Let's say you have to sort out some issues in your neck of the woods. Maybe it's a school thing, maybe a charitable endeavor, maybe a local celebration. You might reach out to other interested individuals and invite them to a local Starbucks, or gather at someone's home over coffee to hash out the details. Someone might write down a few key thoughts, then head home and draft an email which they send around to make sure they got the basic facts right. Then you all would put into effect whatever plan of action you decided on over crumb cake.
When you're talking nation states it's basically no different, just more formal. Last week it was the top diplomats of four Asia-Pacific nations that got together to talk about their common interests and challenges. Japan, Australia and the United States sent representatives to New Delhi to meet with their Indian counterpart. And because there can really be no diplomacy without a name for the alliance, they call themselves the Quadrilateral Security Dialogue, or for the purposes of team jackets, the Quad.
The Quad follows in a long line of global affinity groups that are no different than Princeton University's Women of Color caucus, Ramapo College's Pride at Work collective or Trinity College's Knitting club. The goal is to bring like-minded people together to advance their common interests.
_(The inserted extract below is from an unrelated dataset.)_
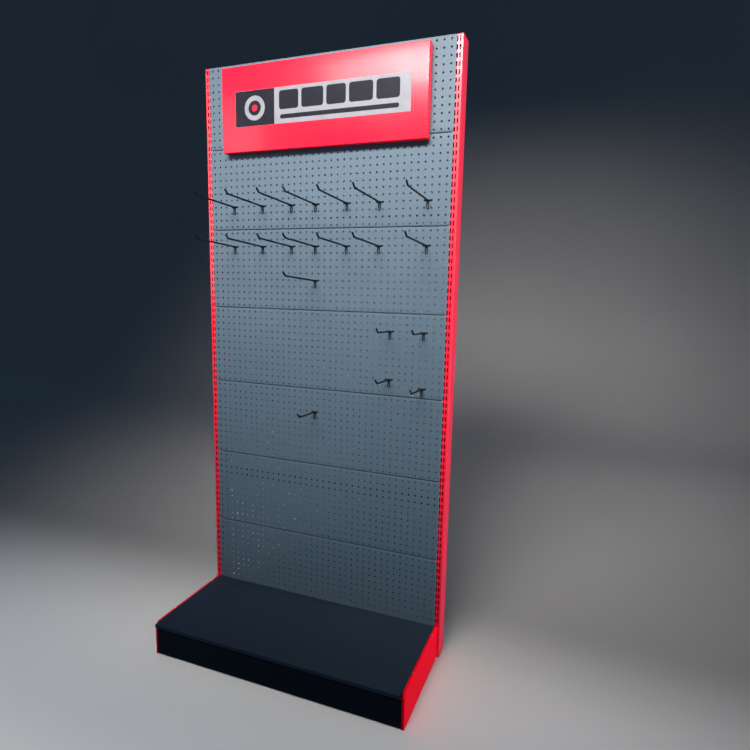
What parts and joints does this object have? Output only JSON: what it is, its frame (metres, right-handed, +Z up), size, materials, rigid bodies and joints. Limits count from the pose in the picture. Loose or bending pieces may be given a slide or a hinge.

Just as with those groups, the Quad has meetings (such as this one at the Raisina Dialogue, billed as "India's premier conference on geopolitics and geoeconomics committed to addressing the most challenging issues facing the global community"), activities (in this case, joint naval exercises) and takes positions on issues of interest (they do it in diplomatic speak, but more or less it amounts to "we gotta do something about China.")
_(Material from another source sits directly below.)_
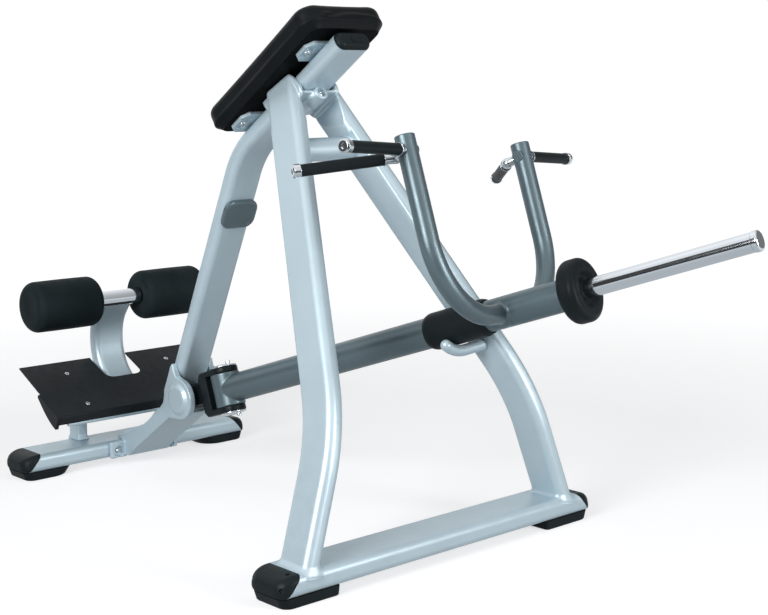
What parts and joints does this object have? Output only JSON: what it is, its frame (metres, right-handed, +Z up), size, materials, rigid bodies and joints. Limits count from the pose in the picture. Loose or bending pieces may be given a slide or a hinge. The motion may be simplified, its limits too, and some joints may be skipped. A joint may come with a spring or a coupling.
{
  "type": "t-bar row machine",
  "caption": "Chest-supported row machine: an A-frame with a padded bench, foot plate and rollers, and a pivoting lever arm with a forked handle yoke and a plate horn.",
  "frame": {"origin": "on the floor, under the middle of the machine's bounding box", "axes": "+X along the machine from the foot plate to the weight horn, +Y to its right as seen by the user leaning on the chest pad, +Z up"},
  "size_m": [2.281, 1.3294, 1.4121],
  "materials": {
    "silver_paint": "satin silver powder coat",
    "grey_paint": "satin blue-grey metallic powder coat",
    "black_paint": "satin black powder coat",
    "black_plastic": "fine-grained moulding",
    "rubber": "matte black",
    "upholstery": "coated fabric over foam",
    "roller_foam": "foam with a coated skin",
    "chrome": "bright plated",
    "steel": "zinc plated"
  },
  "bodies": {
    "frame": {"front_base_bar": "silver_paint", "rear_base_bar": "silver_paint", "left_leg": "silver_paint", "right_leg": "silver_paint", "spine_tube": "silver_paint", "head_saddle": "silver_paint", "head_bolt": "steel", "leg_brace": "silver_paint", "roller_post": "silver_paint", "roller_axle": "chrome", "foot_frame": "silver_paint", "foot_plate": "black_paint", "front_left_plate_screw": "steel", "front_right_plate_screw": "steel", "rear_left_plate_screw": "steel", "rear_right_plate_screw": "steel", "pivot_casting": "silver_paint", "left_casting_bolt": "steel", "right_casting_bolt": "steel", "pitch_axle": "steel", "rest_hook": "silver_paint", "nameplate_housing": "grey_paint", "spine_end_cap": "black_plastic", "upper_pad_plate": "silver_paint", "lower_pad_plate": "silver_paint", "upper_left_pad_bolt": "steel", "upper_right_pad_bolt": "steel", "lower_left_pad_bolt": "steel", "lower_right_pad_bolt": "steel", "pad_board": "black_plastic", "chest_pad": "upholstery", "front_left_end_cap": "black_plastic", "front_right_end_cap": "black_plastic", "rear_left_end_cap": "black_plastic", "rear_right_end_cap": "black_plastic", "front_left_foot": "rubber", "front_right_foot": "rubber", "rear_left_foot": "rubber", "rear_right_foot": "rubber"},
    "pivot_fork": {"clevis": "black_paint", "pivot_pin": "chrome", "pivot_pin_nut": "chrome"},
    "lever_arm": {"arm_tube": "grey_paint", "rest_sleeve": "rubber", "left_prong": "grey_paint", "right_prong": "grey_paint", "bumper": "rubber", "weight_horn": "chrome", "horn_cap": "chrome", "left_side_handle": "steel", "right_side_handle": "steel", "left_rear_handle": "steel", "right_rear_handle": "steel", "left_side_grip": "rubber", "right_side_grip": "rubber", "left_rear_grip": "rubber", "right_rear_grip": "rubber"},
    "left_foam_roller": {"left_roller": "roller_foam"},
    "right_foam_roller": {"right_roller": "roller_foam"}
  },
  "joints": [
    {"name": "arm_pitch", "type": "hinge", "parent": "frame", "child": "pivot_fork", "pos_m": [-0.59729, -0.1087, 0.262], "axis": [0, -1, 0], "range_deg": [0, 26]},
    {"name": "arm_swing", "type": "hinge", "parent": "pivot_fork", "child": "lever_arm", "pos_m": [-0.44532, -0.1087, 0.305], "axis": [0.3242, 0, -0.946], "range_deg": [0, 13.2]},
    {"name": "left_roller_spin", "type": "hinge", "parent": "frame", "child": "left_foam_roller", "pos_m": [-1.04909, -0.1087, 0.5188], "axis": [0, 1, 0], "continuous": true},
    {"name": "right_roller_spin", "type": "hinge", "parent": "frame", "child": "right_foam_roller", "pos_m": [-1.04909, -0.1087, 0.5188], "axis": [0, 1, 0], "continuous": true}
  ],
  "couplings": [
    {"joint": "arm_swing", "follows": "arm_pitch", "ratio": 0.50769}
  ]
}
That alliance joins such other organizations such as the Group of 7 or the G7, the G10, the G15 and yes, the G77. Each of these groups of nations regularly send representatives to hash out monetary and other policies. Of note is that almost none of the names are accurate, as members have been added again and again. The G10 now has 11 members, the G24 has 28, and the G77 has 134. One has to hope that they are better at economics than they are at branding.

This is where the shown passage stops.